# AVAILABLE DATA:
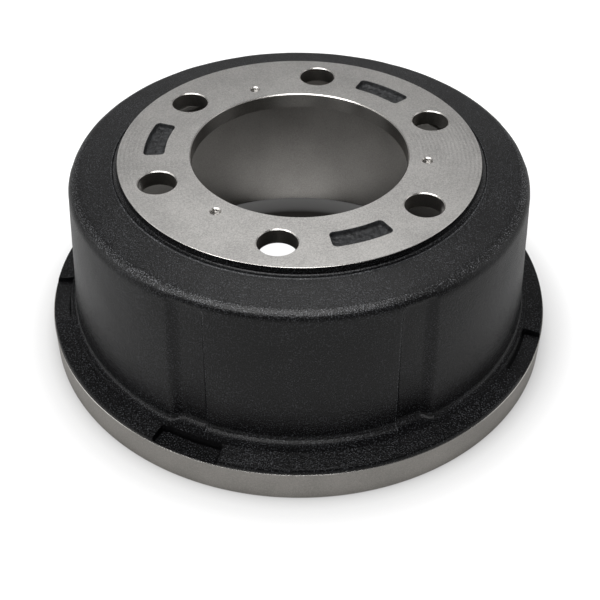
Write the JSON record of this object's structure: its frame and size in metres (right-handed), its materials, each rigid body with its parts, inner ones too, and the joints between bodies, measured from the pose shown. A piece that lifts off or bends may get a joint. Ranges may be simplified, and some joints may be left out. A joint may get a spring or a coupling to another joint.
{
  "type": "brake drum",
  "caption": "Round cast brake drum: a faced hub plate with a centring bore and stud holes on top, a deep barrel with raised pads, and an open brake chamber below.",
  "frame": {"origin": "on the drum's axis, in the plane of the open mouth that the drum stands on", "axes": "+Z along the drum's axis, from the open mouth to the faced hub plate; the front is -Y"},
  "size_m": [0.401, 0.401, 0.157],
  "materials": {
    "drum_iron": "matt black paint on the cast skin, bare turned iron on the hub face, the bore and the rim"
  },
  "bodies": {
    "root": {"brake_drum": "drum_iron"}
  },
  "joints": []
}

# WHAT THE TASK ASKS:
Each line above must be reproduced exactly as it stands.

# REPLY:
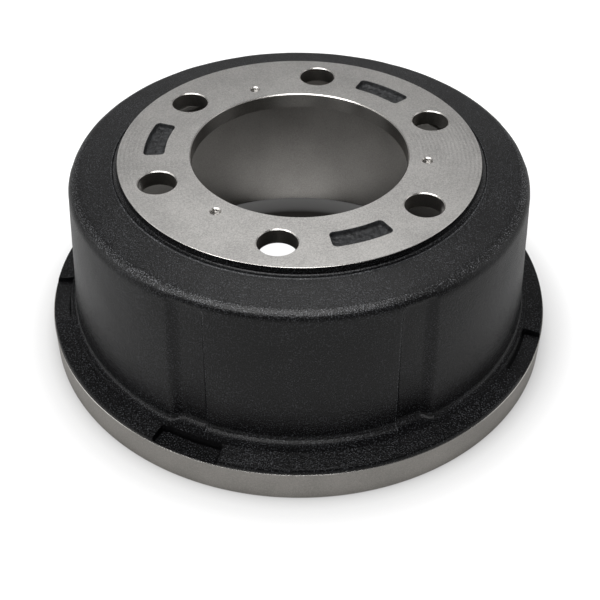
Write the JSON record of this object's structure: its frame and size in metres (right-handed), its materials, each rigid body with its parts, inner ones too, and the joints between bodies, measured from the pose shown. A piece that lifts off or bends may get a joint. Ranges may be simplified, and some joints may be left out. A joint may get a spring or a coupling to another joint.
{
  "type": "brake drum",
  "caption": "Round cast brake drum: a faced hub plate with a centring bore and stud holes on top, a deep barrel with raised pads, and an open brake chamber below.",
  "frame": {"origin": "on the drum's axis, in the plane of the open mouth that the drum stands on", "axes": "+Z along the drum's axis, from the open mouth to the faced hub plate; the front is -Y"},
  "size_m": [0.401, 0.401, 0.157],
  "materials": {
    "drum_iron": "matt black paint on the cast skin, bare turned iron on the hub face, the bore and the rim"
  },
  "bodies": {
    "root": {"brake_drum": "drum_iron"}
  },
  "joints": []
}